September 09, 2015
Compliance Champion Spotlight
What is a Compliance Champion? A Compliance Champion is an individual or organization committed to fostering and raising the standards of anti-bribery compliance. TRACE Trends will include posts featuring Compliance Champions from time to time.
We hope you enjoy the following entry from this week’s Compliance Champion, and TRACE Partner Law Firm!
Guillermo Jorge and Fernando Basch are partners at Governance Latam, a Buenos Aires-based boutique law firm that specializes in anti-bribery and anti-money laundering compliance, and in asset tracing and recovery. Governance Latam is the TRACE Partner Law Firm in Argentina, and is actively consulted by international organizations, governments and multinational companies operating in Latin America.
In Argentina, “administrative corruption” – corruption related to licenses, permits, inspections and different government authorizations – remains widespread. Multinational companies have traditionally framed the issue as a supply chain concern, and devoted all efforts to refining corporate vetting mechanisms of local business partners. Improving third party due diligence has so far been mainly about optimizing screening procedures to identify risky contractors and resorting to robust contractual language to improve the company’s leverage in case the enforcement authorities come knocking on the door.

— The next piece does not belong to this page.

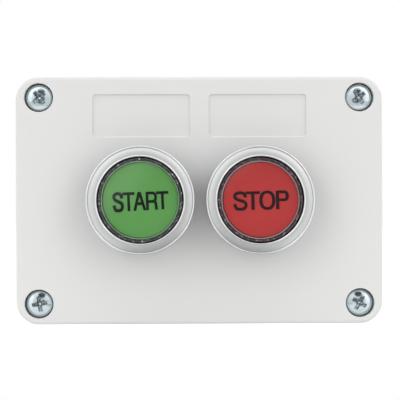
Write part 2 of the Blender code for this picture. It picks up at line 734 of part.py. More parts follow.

"[I] n order to seriously attempt to minimize bribery risks in the supply chain, due diligence should no longer be conceived as avoiding working with corrupt business partners; it should be understood, instead, as helping local business partners avoid corruption."
Such response, however, falls short in the current anti-bribery enforcement environment. While most instances of administrative corruption were considered “facilitating payments” until not so long ago, thus falling outside the scope of the FCPA and, therefore, of the top priorities of compliance officers, today it is quite clear that foreign bribery is no longer just strictly about “obtaining or retaining business” (many countries – and companies, for that matter – have adopted a zero tolerance policy that bans all forms of bribery, including facilitating payments). Moreover, in the jurisdictions where it is still an exception, the concept of facilitating payments has largely reduced its scope.

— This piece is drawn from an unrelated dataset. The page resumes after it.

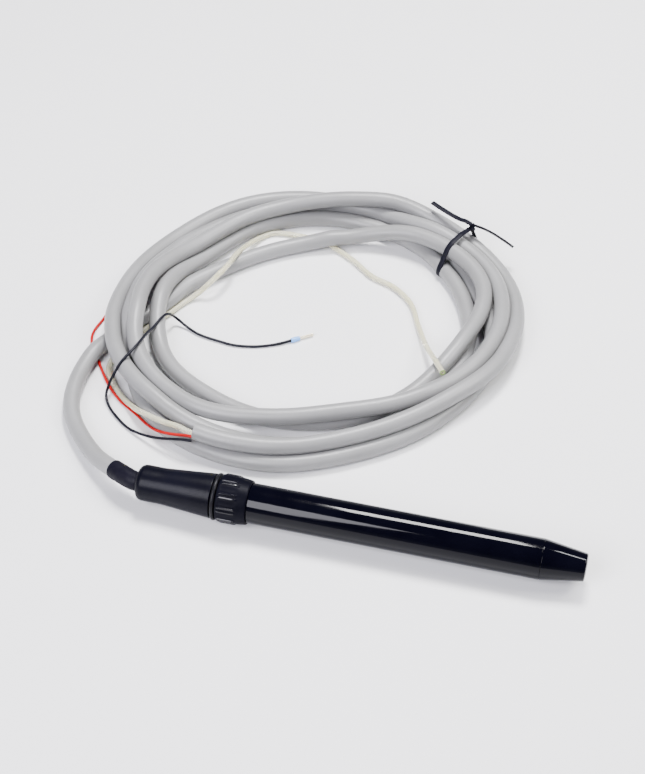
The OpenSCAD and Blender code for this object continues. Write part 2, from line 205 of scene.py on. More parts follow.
def spline(values, at):
    """Catmull-Rom spline through evenly spaced values, at places counted in spacings."""
    values = np.array(values, float)
    last = len(values) - 1
    i = np.clip(np.floor(at).astype(int), 0, last - 1)
    t = at - i
    a, b, c, d = (values[np.clip(i + k, 0, last)] for k in (-1, 0, 1, 2))
    square, cube = 2 * a - 5 * b + 4 * c - d, 3 * b - a - 3 * c + d
    return 0.5 * (2 * b + (c - a) * t + square * t**2 + cube * t**3)


def coil_points():
    """Points about 5 degrees apart along the coil's turns."""
    angle = np.linspace(COIL_START, COIL_END, COIL_POINTS)
    radius = spline([r for turn in TURN_RADII_MM for r in turn], angle / 30)
    height = spline([h for turn in TURN_HEIGHTS_MM for h in turn], angle / 30)
    turn = np.radians(180 - angle)
    x = COIL_CENTRE_MM[0] + radius * np.cos(turn)
    y = COIL_CENTRE_MM[1] + radius * np.sin(turn)
    return np.stack([x, y, height], 1)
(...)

Third party due diligence is today a valuable tool to identify an intermediary too close to the relevant authorities or with a track record of wrongdoing. But it is insufficient to minimize risks posed by systemic administrative corruption. The reasons for this are twofold: first, these administrative transactions may not be flagged by current screening tools – your local attorneys, customs brokers, shipping agents, freight-forwarders, tax advisors or subsidiary employees certainly have well-documented experience, bill formal invoices, charge reasonable fees, and run legitimate businesses, and second, and more importantly, replacing these business partners won’t necessarily reduce your risk – the key to addressing systemic administrative corruption is not about the players, but about the game.
Companies operating in these environments should consider going one step further, and address systematic administrative corruption through what we call strategic due diligence.
What do we mean by strategic due diligence? Let’s start by saying that, in order to seriously attempt to minimize bribery risks in the supply chain, due diligence should no longer be conceived as avoiding working with corrupt business partners; it should be understood, instead, as helping local business partners avoid corruption.